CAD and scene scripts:
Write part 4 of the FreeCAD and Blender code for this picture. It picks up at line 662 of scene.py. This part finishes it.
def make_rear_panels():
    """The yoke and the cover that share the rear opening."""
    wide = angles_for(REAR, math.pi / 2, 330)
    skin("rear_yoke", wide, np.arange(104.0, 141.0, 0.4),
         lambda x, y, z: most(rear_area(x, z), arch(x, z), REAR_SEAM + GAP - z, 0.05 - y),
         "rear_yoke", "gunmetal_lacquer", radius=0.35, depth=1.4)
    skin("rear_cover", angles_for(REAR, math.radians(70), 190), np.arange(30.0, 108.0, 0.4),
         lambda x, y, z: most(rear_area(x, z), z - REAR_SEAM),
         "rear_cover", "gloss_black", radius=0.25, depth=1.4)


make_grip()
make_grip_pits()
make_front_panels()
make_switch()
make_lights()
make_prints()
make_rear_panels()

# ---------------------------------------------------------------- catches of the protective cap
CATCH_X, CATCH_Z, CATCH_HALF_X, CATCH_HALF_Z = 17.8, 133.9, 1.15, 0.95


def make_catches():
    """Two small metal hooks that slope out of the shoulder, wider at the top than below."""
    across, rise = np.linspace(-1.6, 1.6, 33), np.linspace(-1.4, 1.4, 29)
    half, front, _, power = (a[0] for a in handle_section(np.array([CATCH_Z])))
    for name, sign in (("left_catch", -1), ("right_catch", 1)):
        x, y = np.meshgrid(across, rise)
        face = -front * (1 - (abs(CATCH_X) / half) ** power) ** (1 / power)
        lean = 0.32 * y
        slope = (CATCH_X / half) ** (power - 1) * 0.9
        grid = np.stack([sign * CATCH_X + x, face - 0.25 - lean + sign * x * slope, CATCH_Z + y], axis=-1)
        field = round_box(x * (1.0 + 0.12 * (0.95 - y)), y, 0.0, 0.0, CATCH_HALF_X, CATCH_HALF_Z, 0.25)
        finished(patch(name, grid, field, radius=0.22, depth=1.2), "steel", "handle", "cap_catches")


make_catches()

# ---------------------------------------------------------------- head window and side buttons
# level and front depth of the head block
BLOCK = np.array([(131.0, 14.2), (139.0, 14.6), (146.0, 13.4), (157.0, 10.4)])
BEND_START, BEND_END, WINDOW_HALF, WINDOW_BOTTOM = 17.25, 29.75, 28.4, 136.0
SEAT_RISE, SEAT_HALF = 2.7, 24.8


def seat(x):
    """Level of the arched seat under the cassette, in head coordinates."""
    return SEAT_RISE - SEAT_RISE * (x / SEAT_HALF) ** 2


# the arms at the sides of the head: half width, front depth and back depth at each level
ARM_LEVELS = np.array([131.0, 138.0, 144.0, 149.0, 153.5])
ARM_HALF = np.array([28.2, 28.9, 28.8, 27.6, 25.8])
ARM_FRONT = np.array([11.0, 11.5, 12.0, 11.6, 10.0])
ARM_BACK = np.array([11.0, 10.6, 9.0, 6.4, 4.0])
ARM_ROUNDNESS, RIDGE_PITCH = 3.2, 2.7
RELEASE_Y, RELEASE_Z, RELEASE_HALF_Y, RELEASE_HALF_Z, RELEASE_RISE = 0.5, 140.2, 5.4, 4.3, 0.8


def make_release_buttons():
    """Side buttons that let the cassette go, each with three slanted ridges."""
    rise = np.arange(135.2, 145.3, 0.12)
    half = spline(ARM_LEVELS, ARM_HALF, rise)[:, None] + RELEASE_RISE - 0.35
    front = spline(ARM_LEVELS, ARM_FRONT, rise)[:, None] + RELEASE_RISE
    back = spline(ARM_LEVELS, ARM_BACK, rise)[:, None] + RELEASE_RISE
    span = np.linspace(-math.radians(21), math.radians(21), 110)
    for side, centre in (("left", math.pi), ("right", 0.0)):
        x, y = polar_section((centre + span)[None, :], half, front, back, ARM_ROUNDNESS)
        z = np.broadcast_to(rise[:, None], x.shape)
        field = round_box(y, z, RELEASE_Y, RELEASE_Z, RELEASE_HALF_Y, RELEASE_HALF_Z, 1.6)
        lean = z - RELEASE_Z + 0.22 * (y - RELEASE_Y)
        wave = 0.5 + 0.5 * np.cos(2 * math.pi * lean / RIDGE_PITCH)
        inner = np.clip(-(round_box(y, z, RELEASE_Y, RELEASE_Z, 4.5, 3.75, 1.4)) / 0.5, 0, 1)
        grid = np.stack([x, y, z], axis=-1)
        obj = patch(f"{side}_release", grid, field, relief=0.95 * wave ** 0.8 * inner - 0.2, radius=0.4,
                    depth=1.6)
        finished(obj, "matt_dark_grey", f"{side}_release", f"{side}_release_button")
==
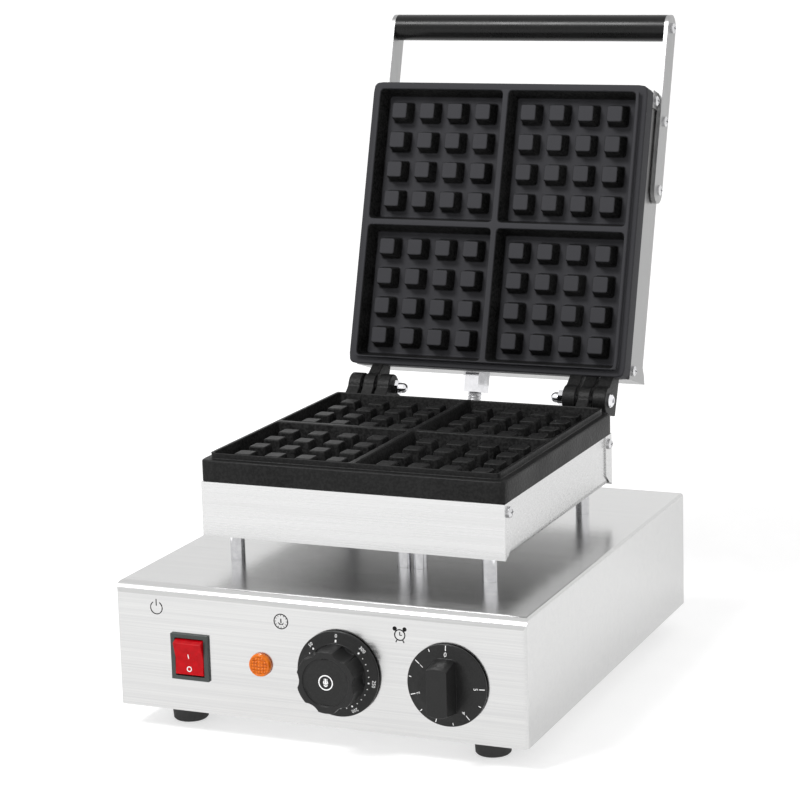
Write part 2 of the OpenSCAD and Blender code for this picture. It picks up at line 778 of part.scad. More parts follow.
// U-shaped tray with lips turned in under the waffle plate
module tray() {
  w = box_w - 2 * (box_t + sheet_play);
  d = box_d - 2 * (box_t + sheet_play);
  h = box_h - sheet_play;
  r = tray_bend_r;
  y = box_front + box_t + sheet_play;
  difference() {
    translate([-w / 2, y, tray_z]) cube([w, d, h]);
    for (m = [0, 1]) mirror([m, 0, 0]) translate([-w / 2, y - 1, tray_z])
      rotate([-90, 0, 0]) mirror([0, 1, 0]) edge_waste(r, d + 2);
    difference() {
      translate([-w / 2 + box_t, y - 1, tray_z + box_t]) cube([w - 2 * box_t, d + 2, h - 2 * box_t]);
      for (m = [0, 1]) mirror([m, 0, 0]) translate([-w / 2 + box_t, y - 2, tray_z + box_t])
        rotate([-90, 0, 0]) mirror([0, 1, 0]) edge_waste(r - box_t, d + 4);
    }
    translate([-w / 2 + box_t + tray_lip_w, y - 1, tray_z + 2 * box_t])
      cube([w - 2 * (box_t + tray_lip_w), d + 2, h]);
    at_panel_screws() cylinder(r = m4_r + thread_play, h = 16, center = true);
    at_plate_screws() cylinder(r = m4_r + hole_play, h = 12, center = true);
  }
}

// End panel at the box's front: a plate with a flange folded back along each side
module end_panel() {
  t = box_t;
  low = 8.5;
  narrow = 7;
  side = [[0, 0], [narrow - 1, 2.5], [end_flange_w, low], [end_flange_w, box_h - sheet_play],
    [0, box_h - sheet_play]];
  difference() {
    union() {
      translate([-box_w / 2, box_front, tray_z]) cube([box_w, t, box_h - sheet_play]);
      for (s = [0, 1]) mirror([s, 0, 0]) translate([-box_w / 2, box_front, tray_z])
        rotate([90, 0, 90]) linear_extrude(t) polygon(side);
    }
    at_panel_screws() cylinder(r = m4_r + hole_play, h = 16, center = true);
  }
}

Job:
Each line from the one holding "Write part 4" to the one holding "CATCH_X, CATCH_Z, CATCH_HALF_X, CATCH_HALF_Z", those two included, is to be transcribed exactly, and no other line.

In response:
Write part 4 of the FreeCAD and Blender code for this picture. It picks up at line 662 of scene.py. This part finishes it.
def make_rear_panels():
    """The yoke and the cover that share the rear opening."""
    wide = angles_for(REAR, math.pi / 2, 330)
    skin("rear_yoke", wide, np.arange(104.0, 141.0, 0.4),
         lambda x, y, z: most(rear_area(x, z), arch(x, z), REAR_SEAM + GAP - z, 0.05 - y),
         "rear_yoke", "gunmetal_lacquer", radius=0.35, depth=1.4)
    skin("rear_cover", angles_for(REAR, math.radians(70), 190), np.arange(30.0, 108.0, 0.4),
         lambda x, y, z: most(rear_area(x, z), z - REAR_SEAM),
         "rear_cover", "gloss_black", radius=0.25, depth=1.4)


make_grip()
make_grip_pits()
make_front_panels()
make_switch()
make_lights()
make_prints()
make_rear_panels()

# ---------------------------------------------------------------- catches of the protective cap
CATCH_X, CATCH_Z, CATCH_HALF_X, CATCH_HALF_Z = 17.8, 133.9, 1.15, 0.95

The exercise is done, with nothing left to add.